I’m not in the mood to argue with CFAI right about now. If CFAI tells me my name is “Goat”, I’m gonna say yes. The arguments can start right after I get those three letters stamped after my name.
I really didn’t mean to ask - Who wants to gang up with me against the CFAI… I’m really wondering why they indicate this gaming as a general case. The material takes alot of caution to be as specific as possible in most areas. In this case they do not mention any specifics or go into greater detail on the subject, which leads me to believe that there must be a deliberate reason as to why. What I meant to ask is if anyone knows why the general case would be considered a gaming of the ratio.
me.tega Wrote: ------------------------------------------------------- > I’m not in the mood to argue with CFAI right about > now. If CFAI tells me my name is “Goat”, I’m gonna > say yes. The arguments can start right after I get > those three letters stamped after my name. So, once you get the charter your card will read: Goat, CFA
I think it is related to normality assumption of Sharpe you will sell otm options and generate small profits (does not matter when they expire, simply compare premium against MV or final settlement of the options) and it will be many small profits. The standard deviation of the result from this option trading does not show the potential of the risk when one option goes bad and you lose X times more than you made on the other options.

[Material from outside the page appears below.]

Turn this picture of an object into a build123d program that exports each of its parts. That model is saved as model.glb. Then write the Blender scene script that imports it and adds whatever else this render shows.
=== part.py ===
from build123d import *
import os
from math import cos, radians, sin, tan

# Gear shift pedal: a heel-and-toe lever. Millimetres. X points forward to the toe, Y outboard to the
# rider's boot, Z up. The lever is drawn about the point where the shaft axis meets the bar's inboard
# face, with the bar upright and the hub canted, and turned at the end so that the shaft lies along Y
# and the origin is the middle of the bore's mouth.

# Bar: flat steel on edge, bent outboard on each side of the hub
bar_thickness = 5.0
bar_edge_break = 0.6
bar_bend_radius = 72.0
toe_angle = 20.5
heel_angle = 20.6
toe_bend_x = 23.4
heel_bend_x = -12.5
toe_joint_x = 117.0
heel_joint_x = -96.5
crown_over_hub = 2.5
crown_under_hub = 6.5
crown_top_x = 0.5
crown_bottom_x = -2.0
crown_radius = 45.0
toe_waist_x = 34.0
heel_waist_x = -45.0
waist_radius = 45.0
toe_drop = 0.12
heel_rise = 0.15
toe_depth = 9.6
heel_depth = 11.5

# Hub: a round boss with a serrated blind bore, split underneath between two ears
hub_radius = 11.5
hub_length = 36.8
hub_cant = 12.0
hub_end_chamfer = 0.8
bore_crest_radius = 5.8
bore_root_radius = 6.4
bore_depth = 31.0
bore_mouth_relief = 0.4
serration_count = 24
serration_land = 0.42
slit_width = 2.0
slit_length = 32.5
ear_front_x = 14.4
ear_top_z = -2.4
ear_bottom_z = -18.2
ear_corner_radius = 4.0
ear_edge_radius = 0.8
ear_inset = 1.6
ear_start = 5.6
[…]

Now I am thinking how you measure % return when you sell options…
bpdulog Wrote: ------------------------------------------------------- > Well, in your case the option expires in the > measurement period, so risk would be captured. I > believe they are referring to an option that > expires after the reporting period. This is what I have understood based on CFAI readings. Options are also not normally distributed, but in this particular instance the timing issue was the reason they gave. I think non-normality would also be a factor personally, over a longer var measurement period in which the option would expire (or whenever if it is American), but they did not state so.

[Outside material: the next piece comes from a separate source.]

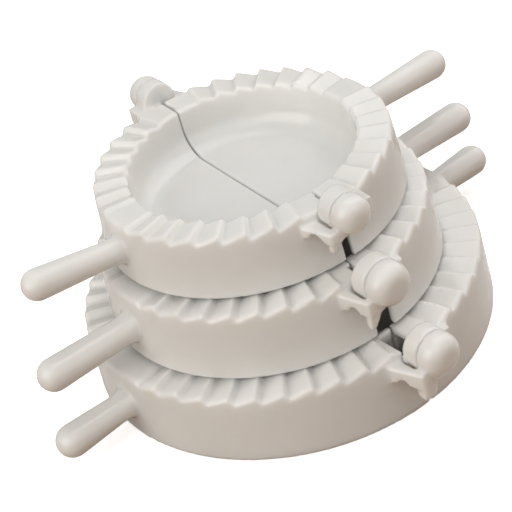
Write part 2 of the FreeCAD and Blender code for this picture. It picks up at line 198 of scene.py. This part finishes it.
def as_plain_mesh(item, name):
    """The finished mesh of an object with its modifiers; the object itself is taken away."""
    bpy.context.view_layer.update()
    finished = item.evaluated_get(bpy.context.evaluated_depsgraph_get())
    mesh = bpy.data.meshes.new_from_object(finished)
    mesh.name = name
    item.modifiers.clear()
    bpy.data.objects.remove(item)
    return mesh


def linear_colour(text):
    """A colour written as sRGB hex, made linear."""
    shares = [int(text[i:i + 2], 16) / 255 for i in (1, 3, 5)]
    return [s / 12.92 if s <= 0.04045 else ((s + 0.055) / 1.055) ** 2.4 for s in shares] + [1.0]


# Injection-moulded polypropylene: white and half opaque, so light comes through thin edges. The
# polished mould gives the gloss. Reflections waver, because the surface shrinks as it cools. Real
# wear is finer than the grain here, which is drawn coarse enough to show.
DARKEST = "#E4E3E0"
LIGHTEST = "#EDECEA"
CLOUD_SIZE = 14 * MM
WAVE_SIZE = 5 * MM
WAVE_HEIGHT = 0.12 * MM
GRAIN_SIZE = 0.5 * MM
GRAIN_HEIGHT = 0.01 * MM
SMOOTHEST = 0.08
ROUGHEST = 0.13
POLYPROPYLENE_IOR = 1.49
LIGHT_DEPTH = 3.0 * MM
DEPTH_SHARES = (1.0, 0.93, 0.86)
plastic = bpy.data.materials.new("moulded_polypropylene")
plastic.use_nodes = True
plastic.node_tree.nodes.clear()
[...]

so you say if option expires after reporting period, its market value is not included in portfolio return calculation, only the premium? I dont think so.
I love these lists we gots to remember
pfcfaataf Wrote: ------------------------------------------------------- > so you say if option expires after reporting > period, its market value is not included in > portfolio return calculation, only the premium? > > I dont think so. First off I just said thats how CFAI presented it. You can solve it the correct way on the exam, let me know how that works out. Second, if you write a call and collect a premium and then your reporting period ends two days later, how much do you think the market has moved in most situations? VAR won’t capture the skewed returns distribution (negative due to unlimited downside and only the premium upside) until a longer measurement period captures the volatility of the option’s market value.
markCFAIL is correct. The key to the gaming part is that you collect income now on long tailed risk be it long term options or other risks that won’t show up on your current period risk measurement.
wake2000 Wrote: ------------------------------------------------------- > I love these lists we gots to remember you mean “goats” to remember… in line with the rest of this particular thread…
Ok, so I looked back into this again tonight and saw that they are reffereing to the fact that all the risks may not make themselves present through variability of returns for “several years.” So this seems like a time frame issue to me. for example: if you measure a sharpe ratio over a given year, you may not capture the entire risk in option writing position. I can accept that…until I think of other assets in the portfolio that risk may not be fully reflected over the course of a year. If we think of a growth stock whose variation of returns may not be fully captured until the completion of a full business cycle we can see that measuring the sharpe ratio over the course of just a year may seriously change its value. Again, I’m not trying to argue with the CFAI, I just think there are other issues to think about here. It makes me think that due to stationarity issues that sharpe ratios cannot be compared from one period to the next. Just a thought.
Let’s look at this thing from another perspective. If you buy traditional assets like stocks, you can only dream of making over 100% once in a blue moon and losing 100% on investment is also at the tail end of the curve. That is not the same with options. If you buy a call option the chances of making over 100% returns are much higher and at the same time the maximum you can lose the whole premium is also higher. This makes the investment positively skewed. Using this kind of options games the Sharpe ratio. Selling an out of the money options also makes the investment negatively skewed as you can possibly lose more than 100% of investment in a heart beat while your maximum gain is 100%. This also makes Sharpe ratio looks dumb. I hope I get extra points for arguing in favor of CFAI.
Options change the return distribution. Rather than approximating a normal distribution, options produce skewed, kurtotic, or leptokurtotic return distributions, depending on the choice of option types and strikes. The standard approach to estimating volatility is unbiased even if the underlying distribution is not normal, as long as the distribution has finite variance, so in theory options using options should not bias the estimate of volatility. However, since the Sharpe ratio is generally calculated using relatively few data points, strategies that ‘sell the tails’, such as writing out-of-the-money puts or calls, can often survive several years without being hit. For example, writing a 10% out of the money put on a portfolio indexed to the SP500 each month would probably generate 2-2.5% in annual premiums. Based on the empirical distribution of monthly returns, this strategy has a 2/3 chance of surviving three years without paying off once, and a 50% chance of surviving five years. If the manager is lucky, this strategy will show a significantly higher Sharpe ratio, as the premiums flow directly to the bottom line with no apparent increase in volatility. Strategies that involve taking on default risk, liquidity risk, or other forms of catastrophe risk have the same ability to report an upwardly biased Sharpe ratio (witness the Sharpe ratios of ‘market-neutral’ hedge funds before and after the 1998 liquidity crisis). source: http://www.hedgeworld.com/research/download/howtogameyoursharperatio.pdf
what page of cfai book does it mention gaming the sharpe using options?
p88, luck number. …alternatives: Sortino ratio; Gain-to-loss ratio; Calmar ratio; Sterling ratio.